Repeat everything in the material exactly.
# # #
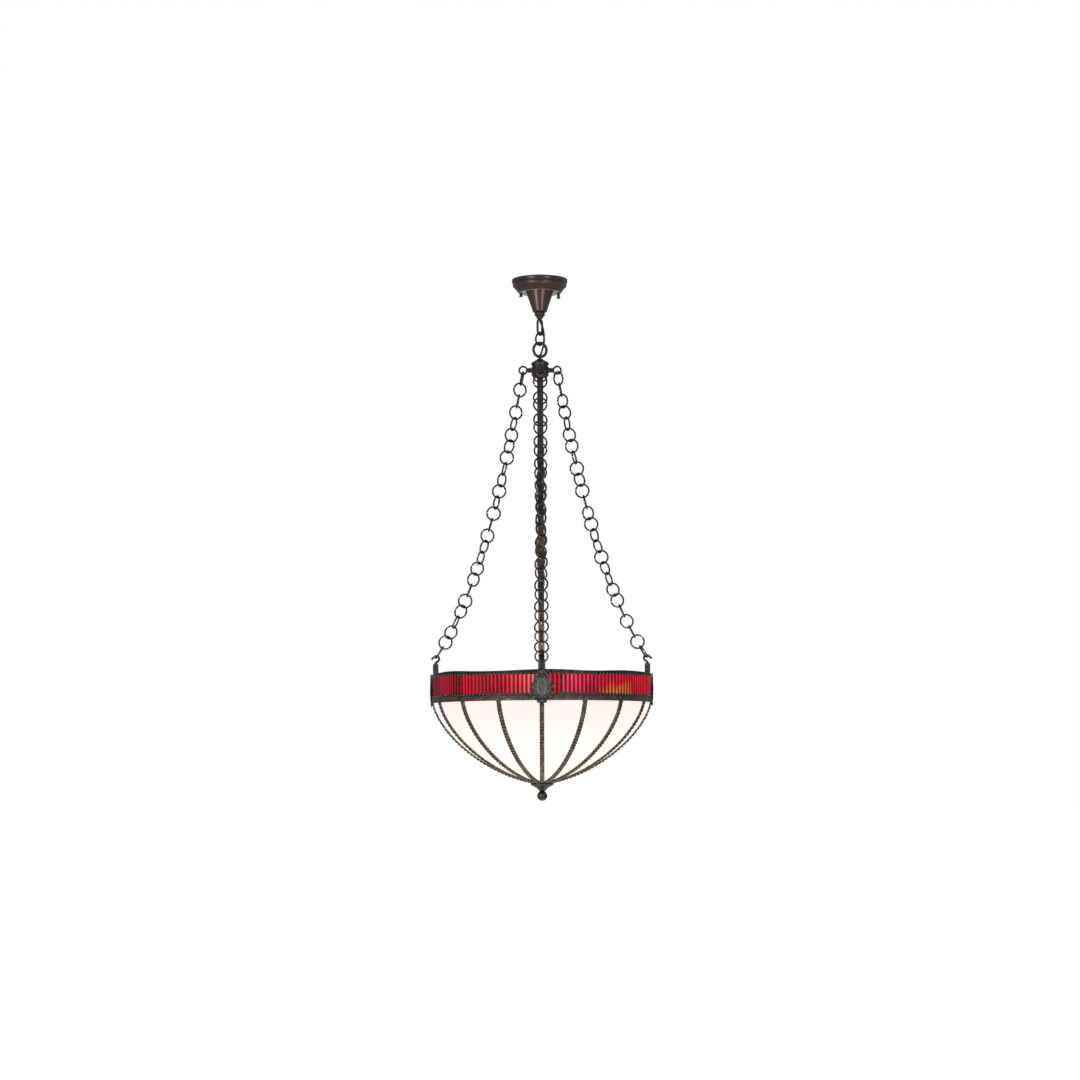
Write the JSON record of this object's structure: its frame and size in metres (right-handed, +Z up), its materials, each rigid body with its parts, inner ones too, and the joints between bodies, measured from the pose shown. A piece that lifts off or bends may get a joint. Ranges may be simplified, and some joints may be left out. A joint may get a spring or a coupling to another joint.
{
  "type": "sanctuary lamp",
  "caption": "Inverted glass bowl pendant with a reeded red band, beaded ribs and shield medallions, hung by round-link chains from a hub, linked to a stepped ceiling canopy.",
  "frame": {"origin": "the ceiling plane on the lamp's axis", "axes": "+Z up, -Y the front of the lamp, +X its right side"},
  "size_m": [0.5122, 0.5122, 1.192],
  "materials": {
    "mahogany_bronze": "streaky red-brown bronze patina, satin",
    "dark_bronze": "dark oil-rubbed bronze, satin",
    "rail_patina": "dark green-black patina over solder and brass",
    "came_brass": "aged brown brass with beaded edges",
    "zinc_steel": "zinc-plated steel",
    "red_glass": "reeded ruby glass, lit from behind",
    "opal_glass": "cream-white opal glass, lit from behind",
    "bulb_glass": "frosted white, lit",
    "porcelain": "glazed white",
    "brown_cord": "brown flexible insulation, satin"
  },
  "bodies": {
    "fixing": {"crossbar": "zinc_steel", "canopy": "mahogany_bronze", "canopy_cone": "mahogany_bronze", "screw_collar": "dark_bronze", "nipple_loop": "dark_bronze", "canopy_stud_left": "zinc_steel", "canopy_stud_right": "zinc_steel", "supply_cord_upper": "brown_cord"},
    "nut_left": {"thumb_nut_left": "dark_bronze"},
    "nut_right": {"thumb_nut_right": "dark_bronze"},
    "link": {"oval_link": "dark_bronze"},
    "ring": {"hanging_ring": "dark_bronze"},
    "hub": {"hub_eye": "dark_bronze", "hub_body": "dark_bronze", "arm_eye_front": "dark_bronze", "arm_eye_right": "dark_bronze", "arm_eye_back": "dark_bronze", "arm_eye_left": "dark_bronze", "supply_cord_lower": "brown_cord"},
    "bowl": {"hook_front": "dark_bronze", "hook_right": "dark_bronze", "hook_back": "dark_bronze", "hook_left": "dark_bronze", "top_rail": "rail_patina", "bottom_rail": "rail_patina", "band_glass_1": "red_glass", "band_glass_2": "red_glass", "band_glass_3": "red_glass", "band_glass_4": "red_glass", "band_glass_5": "red_glass", "band_glass_6": "red_glass", "band_glass_7": "red_glass", "band_glass_8": "red_glass", "medallion_front": "rail_patina", "medallion_right": "rail_patina", "medallion_back": "rail_patina", "medallion_left": "rail_patina", "rib_frame": "came_brass", "bowl_glass_1": "opal_glass", "bowl_glass_2": "opal_glass", "bowl_glass_3": "opal_glass", "bowl_glass_4": "opal_glass", "bowl_glass_5": "opal_glass", "bowl_glass_6": "opal_glass", "bowl_glass_7": "opal_glass", "bowl_glass_8": "opal_glass", "bottom_cap": "came_brass", "socket_cluster": "dark_bronze", "socket_1": "porcelain", "socket_2": "porcelain", "socket_3": "porcelain"},
    "finial_turn": {"finial": "dark_bronze"},
    "hanger_front": {"chain_front": "dark_bronze"},
    "hanger_right": {"chain_right": "dark_bronze"},
    "hanger_back": {"chain_back": "dark_bronze"},
    "hanger_left": {"chain_left": "dark_bronze"},
    "lamp_1": {"bulb_1": "bulb_glass"},
    "lamp_2": {"bulb_2": "bulb_glass"},
    "lamp_3": {"bulb_3": "bulb_glass"}
  },
  "joints": [
    {"name": "nut_left_turn", "type": "hinge", "parent": "fixing", "child": "nut_left", "pos_m": [-0.0429, 0, -0.036], "axis": [0, 0, 1], "continuous": true},
    {"name": "nut_right_turn", "type": "hinge", "parent": "fixing", "child": "nut_right", "pos_m": [0.0429, 0, -0.04], "axis": [0, 0, 1], "continuous": true},
    {"name": "link_swing", "type": "hinge", "parent": "fixing", "child": "link", "pos_m": [0, 0, -0.1257], "axis": [0.5, 0.866, 0], "range_deg": [-20, 20], "deforming": ["supply_cord_upper"]},
    {"name": "ring_swing", "type": "hinge", "parent": "link", "child": "ring", "pos_m": [0, 0, -0.14985], "axis": [0.866, -0.5, 0], "range_deg": [-20, 20], "deforming": ["supply_cord_upper"]},
    {"name": "hub_swing", "type": "hinge", "parent": "ring", "child": "hub", "pos_m": [0, 0, -0.1765], "axis": [0.9205, 0.3907, 0], "range_deg": [-20, 20], "deforming": ["supply_cord_upper"]},
    {"name": "bowl_twist", "type": "hinge", "parent": "hub", "child": "bowl", "pos_m": [0, 0, -0.224], "axis": [0, 0, 1], "range_deg": [-4, 4], "deforming": ["supply_cord_lower"]},
    {"name": "hanger_front_lean", "type": "hinge", "parent": "hub", "child": "hanger_front", "pos_m": [0, -0.0389, -0.2158], "axis": [0, -1, 0], "range_deg": [-1.5, 1.5]},
    {"name": "hanger_right_lean", "type": "hinge", "parent": "hub", "child": "hanger_right", "pos_m": [0.0389, 0, -0.2158], "axis": [1, 0, 0], "range_deg": [-1.5, 1.5]},
    {"name": "hanger_back_lean", "type": "hinge", "parent": "hub", "child": "hanger_back", "pos_m": [0, 0.0389, -0.2158], "axis": [0, 1, 0], "range_deg": [-1.5, 1.5]},
    {"name": "hanger_left_lean", "type": "hinge", "parent": "hub", "child": "hanger_left", "pos_m": [-0.0389, 0, -0.2158], "axis": [-1, 0, 0], "range_deg": [-1.5, 1.5]},
    {"name": "finial_unscrew", "type": "hinge", "parent": "bowl", "child": "finial_turn", "pos_m": [0, 0, -1.1805], "axis": [0, 0, 1], "continuous": true},
    {"name": "lamp_1_unscrew", "type": "hinge", "parent": "bowl", "child": "lamp_1", "pos_m": [0, -0.03, -1.108], "axis": [0, -0.9063, 0.4226], "continuous": true},
    {"name": "lamp_2_unscrew", "type": "hinge", "parent": "bowl", "child": "lamp_2", "pos_m": [0.02598, 0.015, -1.108], "axis": [0.7849, 0.4532, 0.4226], "continuous": true},
    {"name": "lamp_3_unscrew", "type": "hinge", "parent": "bowl", "child": "lamp_3", "pos_m": [-0.02598, 0.015, -1.108], "axis": [-0.7849, 0.4532, 0.4226], "continuous": true}
  ],
  "couplings": [
    {"joint": "hanger_front_lean", "follows": "bowl_twist", "ratio": 0.3682},
    {"joint": "hanger_right_lean", "follows": "bowl_twist", "ratio": 0.3682},
    {"joint": "hanger_back_lean", "follows": "bowl_twist", "ratio": 0.3682},
    {"joint": "hanger_left_lean", "follows": "bowl_twist", "ratio": 0.3682}
  ]
}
# # #
Full response →
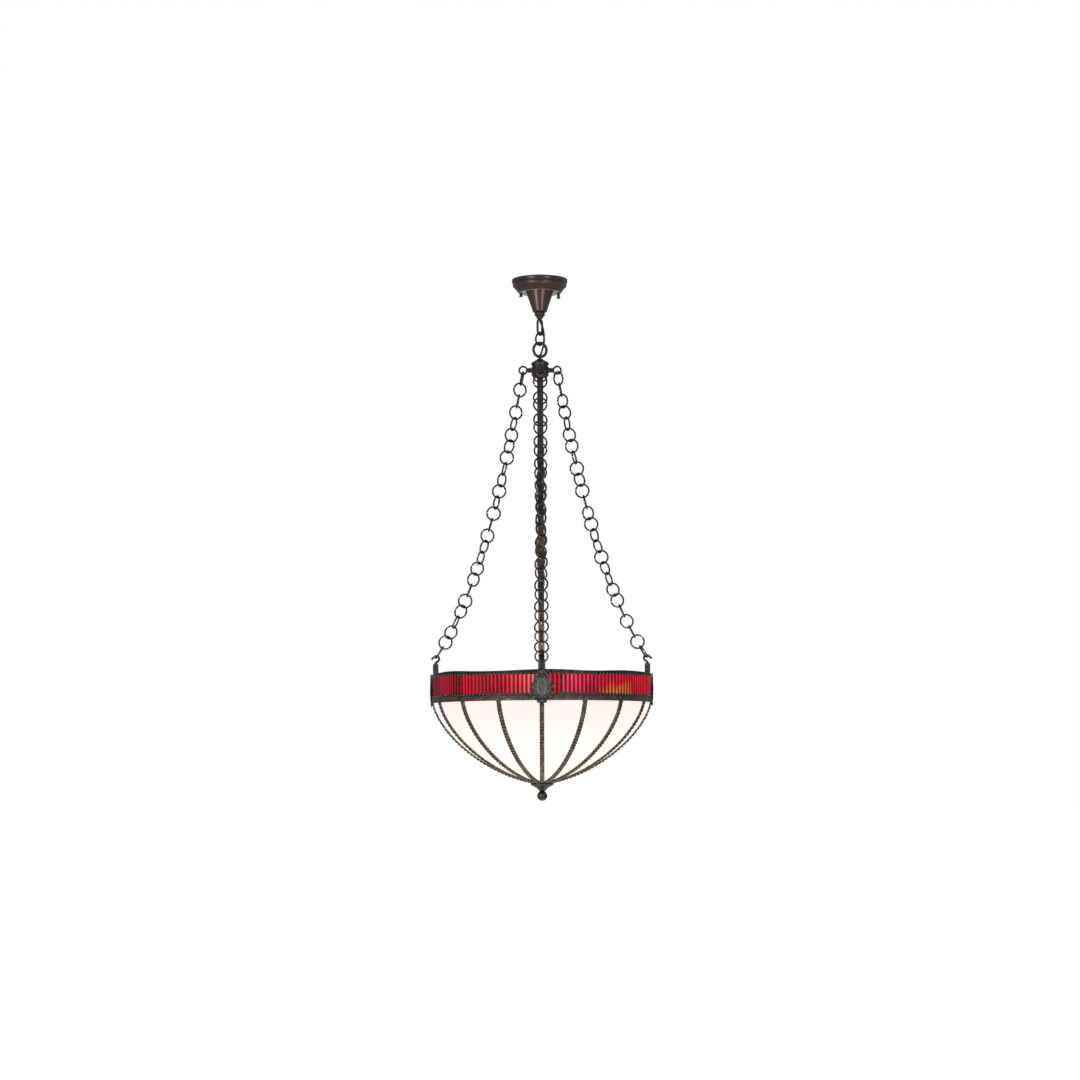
Write the JSON record of this object's structure: its frame and size in metres (right-handed, +Z up), its materials, each rigid body with its parts, inner ones too, and the joints between bodies, measured from the pose shown. A piece that lifts off or bends may get a joint. Ranges may be simplified, and some joints may be left out. A joint may get a spring or a coupling to another joint.
{
  "type": "sanctuary lamp",
  "caption": "Inverted glass bowl pendant with a reeded red band, beaded ribs and shield medallions, hung by round-link chains from a hub, linked to a stepped ceiling canopy.",
  "frame": {"origin": "the ceiling plane on the lamp's axis", "axes": "+Z up, -Y the front of the lamp, +X its right side"},
  "size_m": [0.5122, 0.5122, 1.192],
  "materials": {
    "mahogany_bronze": "streaky red-brown bronze patina, satin",
    "dark_bronze": "dark oil-rubbed bronze, satin",
    "rail_patina": "dark green-black patina over solder and brass",
    "came_brass": "aged brown brass with beaded edges",
    "zinc_steel": "zinc-plated steel",
    "red_glass": "reeded ruby glass, lit from behind",
    "opal_glass": "cream-white opal glass, lit from behind",
    "bulb_glass": "frosted white, lit",
    "porcelain": "glazed white",
    "brown_cord": "brown flexible insulation, satin"
  },
  "bodies": {
    "fixing": {"crossbar": "zinc_steel", "canopy": "mahogany_bronze", "canopy_cone": "mahogany_bronze", "screw_collar": "dark_bronze", "nipple_loop": "dark_bronze", "canopy_stud_left": "zinc_steel", "canopy_stud_right": "zinc_steel", "supply_cord_upper": "brown_cord"},
    "nut_left": {"thumb_nut_left": "dark_bronze"},
    "nut_right": {"thumb_nut_right": "dark_bronze"},
    "link": {"oval_link": "dark_bronze"},
    "ring": {"hanging_ring": "dark_bronze"},
    "hub": {"hub_eye": "dark_bronze", "hub_body": "dark_bronze", "arm_eye_front": "dark_bronze", "arm_eye_right": "dark_bronze", "arm_eye_back": "dark_bronze", "arm_eye_left": "dark_bronze", "supply_cord_lower": "brown_cord"},
    "bowl": {"hook_front": "dark_bronze", "hook_right": "dark_bronze", "hook_back": "dark_bronze", "hook_left": "dark_bronze", "top_rail": "rail_patina", "bottom_rail": "rail_patina", "band_glass_1": "red_glass", "band_glass_2": "red_glass", "band_glass_3": "red_glass", "band_glass_4": "red_glass", "band_glass_5": "red_glass", "band_glass_6": "red_glass", "band_glass_7": "red_glass", "band_glass_8": "red_glass", "medallion_front": "rail_patina", "medallion_right": "rail_patina", "medallion_back": "rail_patina", "medallion_left": "rail_patina", "rib_frame": "came_brass", "bowl_glass_1": "opal_glass", "bowl_glass_2": "opal_glass", "bowl_glass_3": "opal_glass", "bowl_glass_4": "opal_glass", "bowl_glass_5": "opal_glass", "bowl_glass_6": "opal_glass", "bowl_glass_7": "opal_glass", "bowl_glass_8": "opal_glass", "bottom_cap": "came_brass", "socket_cluster": "dark_bronze", "socket_1": "porcelain", "socket_2": "porcelain", "socket_3": "porcelain"},
    "finial_turn": {"finial": "dark_bronze"},
    "hanger_front": {"chain_front": "dark_bronze"},
    "hanger_right": {"chain_right": "dark_bronze"},
    "hanger_back": {"chain_back": "dark_bronze"},
    "hanger_left": {"chain_left": "dark_bronze"},
    "lamp_1": {"bulb_1": "bulb_glass"},
    "lamp_2": {"bulb_2": "bulb_glass"},
    "lamp_3": {"bulb_3": "bulb_glass"}
  },
  "joints": [
    {"name": "nut_left_turn", "type": "hinge", "parent": "fixing", "child": "nut_left", "pos_m": [-0.0429, 0, -0.036], "axis": [0, 0, 1], "continuous": true},
    {"name": "nut_right_turn", "type": "hinge", "parent": "fixing", "child": "nut_right", "pos_m": [0.0429, 0, -0.04], "axis": [0, 0, 1], "continuous": true},
    {"name": "link_swing", "type": "hinge", "parent": "fixing", "child": "link", "pos_m": [0, 0, -0.1257], "axis": [0.5, 0.866, 0], "range_deg": [-20, 20], "deforming": ["supply_cord_upper"]},
    {"name": "ring_swing", "type": "hinge", "parent": "link", "child": "ring", "pos_m": [0, 0, -0.14985], "axis": [0.866, -0.5, 0], "range_deg": [-20, 20], "deforming": ["supply_cord_upper"]},
    {"name": "hub_swing", "type": "hinge", "parent": "ring", "child": "hub", "pos_m": [0, 0, -0.1765], "axis": [0.9205, 0.3907, 0], "range_deg": [-20, 20], "deforming": ["supply_cord_upper"]},
    {"name": "bowl_twist", "type": "hinge", "parent": "hub", "child": "bowl", "pos_m": [0, 0, -0.224], "axis": [0, 0, 1], "range_deg": [-4, 4], "deforming": ["supply_cord_lower"]},
    {"name": "hanger_front_lean", "type": "hinge", "parent": "hub", "child": "hanger_front", "pos_m": [0, -0.0389, -0.2158], "axis": [0, -1, 0], "range_deg": [-1.5, 1.5]},
    {"name": "hanger_right_lean", "type": "hinge", "parent": "hub", "child": "hanger_right", "pos_m": [0.0389, 0, -0.2158], "axis": [1, 0, 0], "range_deg": [-1.5, 1.5]},
    {"name": "hanger_back_lean", "type": "hinge", "parent": "hub", "child": "hanger_back", "pos_m": [0, 0.0389, -0.2158], "axis": [0, 1, 0], "range_deg": [-1.5, 1.5]},
    {"name": "hanger_left_lean", "type": "hinge", "parent": "hub", "child": "hanger_left", "pos_m": [-0.0389, 0, -0.2158], "axis": [-1, 0, 0], "range_deg": [-1.5, 1.5]},
    {"name": "finial_unscrew", "type": "hinge", "parent": "bowl", "child": "finial_turn", "pos_m": [0, 0, -1.1805], "axis": [0, 0, 1], "continuous": true},
    {"name": "lamp_1_unscrew", "type": "hinge", "parent": "bowl", "child": "lamp_1", "pos_m": [0, -0.03, -1.108], "axis": [0, -0.9063, 0.4226], "continuous": true},
    {"name": "lamp_2_unscrew", "type": "hinge", "parent": "bowl", "child": "lamp_2", "pos_m": [0.02598, 0.015, -1.108], "axis": [0.7849, 0.4532, 0.4226], "continuous": true},
    {"name": "lamp_3_unscrew", "type": "hinge", "parent": "bowl", "child": "lamp_3", "pos_m": [-0.02598, 0.015, -1.108], "axis": [-0.7849, 0.4532, 0.4226], "continuous": true}
  ],
  "couplings": [
    {"joint": "hanger_front_lean", "follows": "bowl_twist", "ratio": 0.3682},
    {"joint": "hanger_right_lean", "follows": "bowl_twist", "ratio": 0.3682},
    {"joint": "hanger_back_lean", "follows": "bowl_twist", "ratio": 0.3682},
    {"joint": "hanger_left_lean", "follows": "bowl_twist", "ratio": 0.3682}
  ]
}